By Jeremy Meltingtallow

Bizarro is brought to you today by An Average Day in Hollywood.

Oh, my precious Jazz Pickles, I come to you today with a heavy heart. I have not been able to post on this blog all week and it sorrows me greatly; I feel I have let you down. Because I, like most people in the arts and especially those of us in LA, don’t really exist unless I am  entertaining the masses and chasing the approval of strangers. So in a very real way, I have not existed all week. :0(

Oddly enough, I was awfully busy this week for someone who did not exist. Not sure how that works.

Any foot fetishists out there? This first cartoon is for you. I had a friend years ago who was into feet and I found it fascinating to talk to him about it. I don’t get it but I’m not judgmental, either. We’re wired how we’re wired, so you get the hand you’re dealt. I, for instance, am into women with mustaches. It’s hard to find anyone in my age group, though. Supposedly, Quentin Tarantino has a foot fetish. He does pay attention to women’s feet in his films, so maybe it is true. Quentin, if you’re a Jazz Pickle, please weigh in on this.

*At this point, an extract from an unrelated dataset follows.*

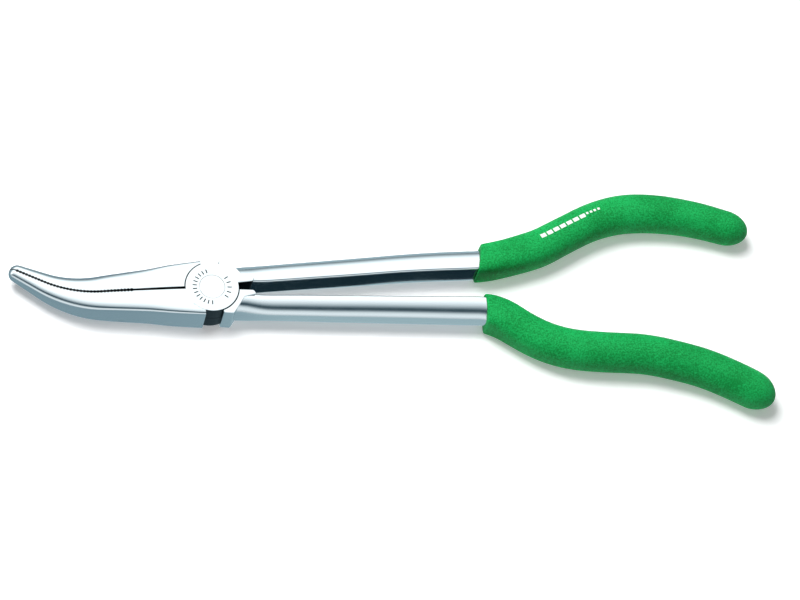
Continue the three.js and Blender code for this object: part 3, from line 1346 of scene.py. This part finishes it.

Anyone into Heinz 57 sauce? I really like it though I don’t have much occasion to eat it as a vegan. Haven’t had any in years. I should grab a bottle and see if it’s good on some of the stuff I eat. This idea came from the fertile imagination of my “known associate,” Wayno. If you’d like to point your brain at what he says about this one, go here, then come back.

 

 

If you don’t understand this next gag, it’s likely because you’ve never heard that doctors use the word “angina” for some kind of heart attack stuff, or that there is a very popular and famous theatrical production (I’m not sure if you’d call it a “play”) called, “The Vagina Monologues.” I’ve never seen it but I think it’s women talking about their lady bits. I’m sure there’s more to it than that, but you get the idea.

 

 

 

Here’s a gag that makes me laugh. I was kind of surprised that no one objected to this one when it ran in the papers. I guess Americans are more grown-up than I thought. I think this joke might have been a tad better if I could have put “piss” instead of “urinate,” but editors and readers would have objected to that word. I’ll never understand why humans give so much power to certain words. I think it’s b*llsh*t.

 

 

 

And speaking of better captions, a reader wrote to me this very morn and said this one might have been better if it had read, “I hope the regular size bus is next.” I couldn’t agree more. I assume most of you Jazz Pickles got it, but I’m sure some were confused. Sorry about that. Sometimes I just don’t think.

 

Thanks for checking into my blog today and allowing me to exist for another day. I hope to blog again over the weekend but man, I’ve been as busy as a chimp in a board meeting lately. Whatever the f*ck that means.

I has products.

I has books.

I has hats.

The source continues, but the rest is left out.